There are six stories in total directed by young horror talent including McQuaid alongside Adam Wingard, Ti West, David Bruckner, Joe Swanberg and Radio Silence. ‘I was asked if I could submit a slasher-type segment, so went back to the slasher films I really enjoyed in the 80s, films like The Burning or Friday the 13th all the way up to Friday the 13th Part IV:, Jason Lives. I wanted to get back to that teens-in-the-woods scenario, that idea of campfire stories, but mixing it up by putting in digital glitches and haywire effects that represent the killer. A lot of that idea came from wanting to show what the killer did but not what the killer looks like. I thought it might be more interesting to leave the actual silhouette of the killer up to the mind of the audience.’

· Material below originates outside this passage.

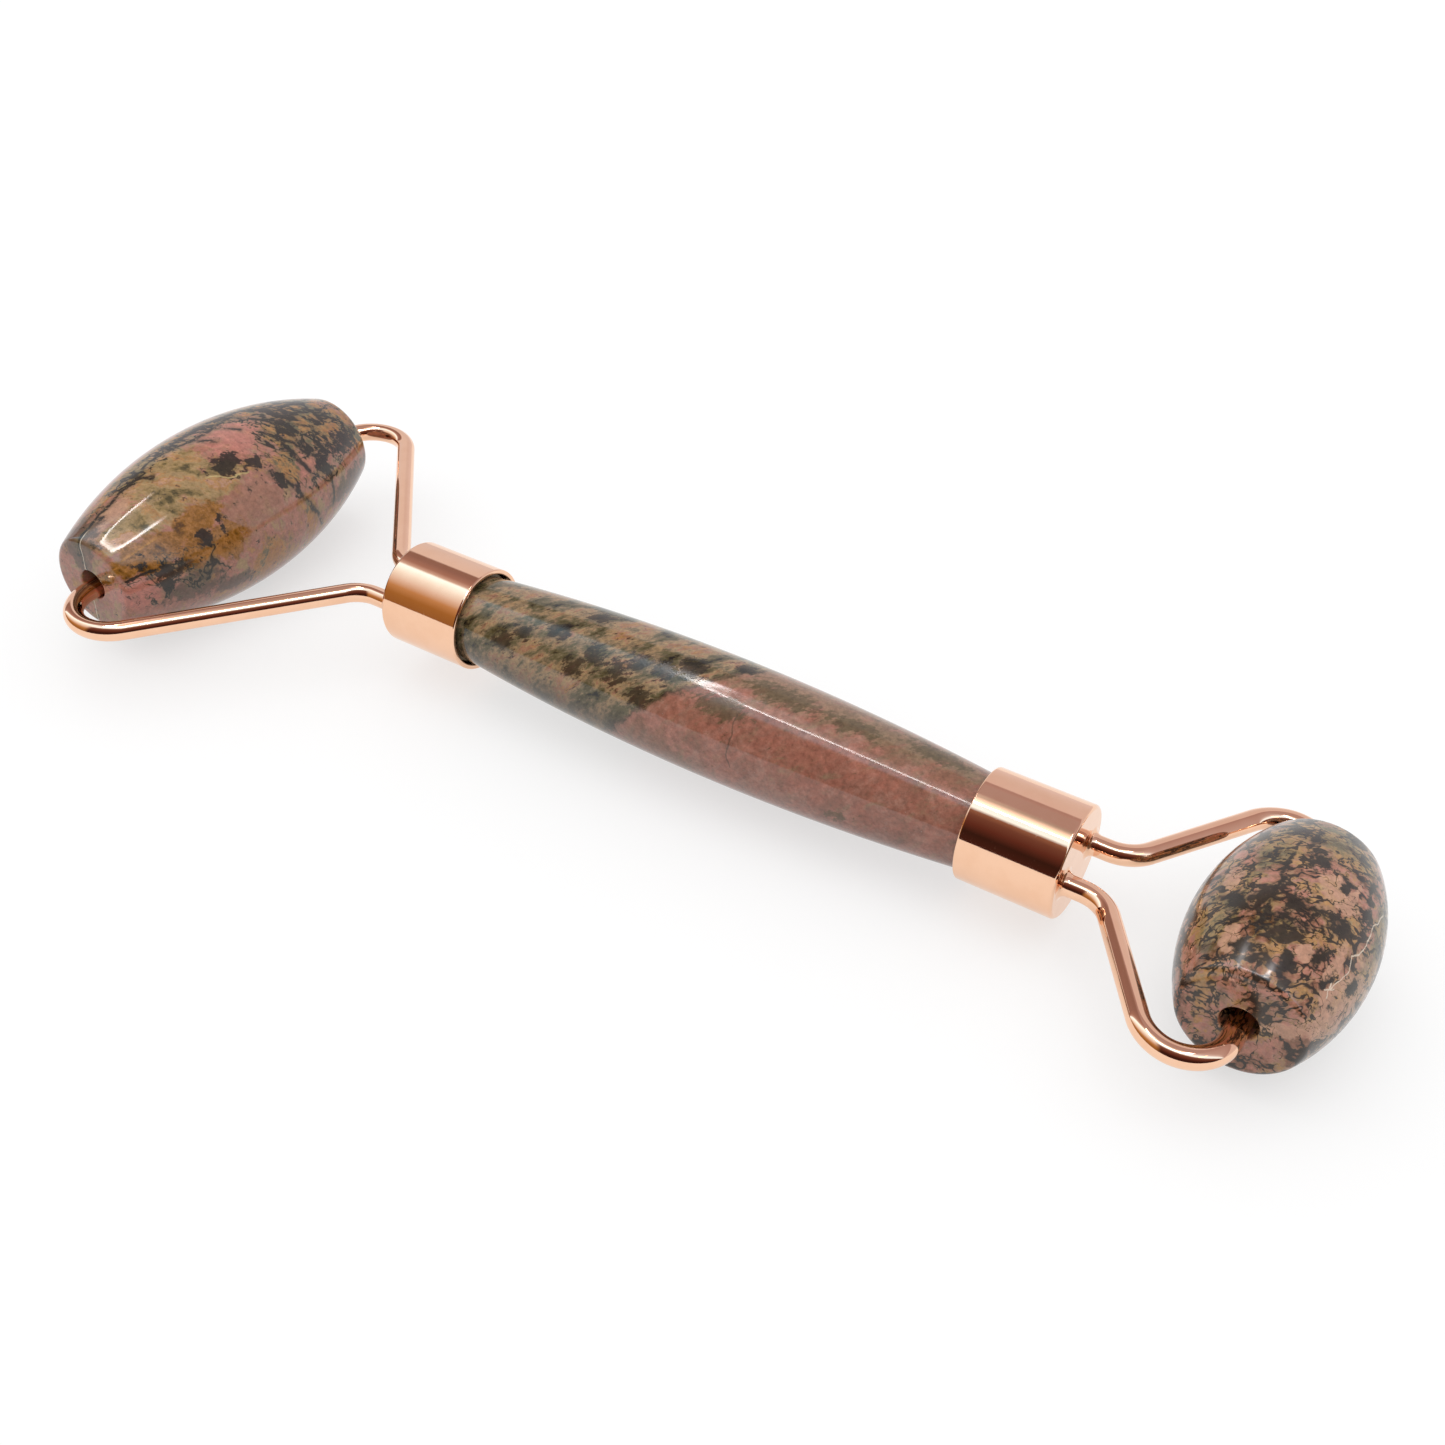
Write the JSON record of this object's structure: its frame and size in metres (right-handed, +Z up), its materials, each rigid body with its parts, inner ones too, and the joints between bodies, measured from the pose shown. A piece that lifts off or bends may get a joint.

It’s easy to accuse the found footage subgenre of becoming the laziest in horror, but V/H/S uses this set-up incredibly effectively, immersing the viewer further into the action for one of the most creepy and entertaining horrors of recent years. The stripped-down format also helped capture some amazingly naturalistic performances from the actors involved. ‘Initially I went out with a script and a small crew, we recorded a load of footage, but I didn’t really like how it turned out – it looked very staged and not very authentic at all. So I scrapped it all and went back out with the actors and gave them the video camera and said "Just think of everything else we’ve done as a workshop" and redid everything in a really loose and improvised way. I just gave them the camera and they fecked off for two hours and I didn’t even look at that footage until I was in the edit room. It was a really cool way to work, normally everything I do is storyboarded, so it was pretty liberating.’

V/H/S (Momentum) is available from Mon 28 Jan.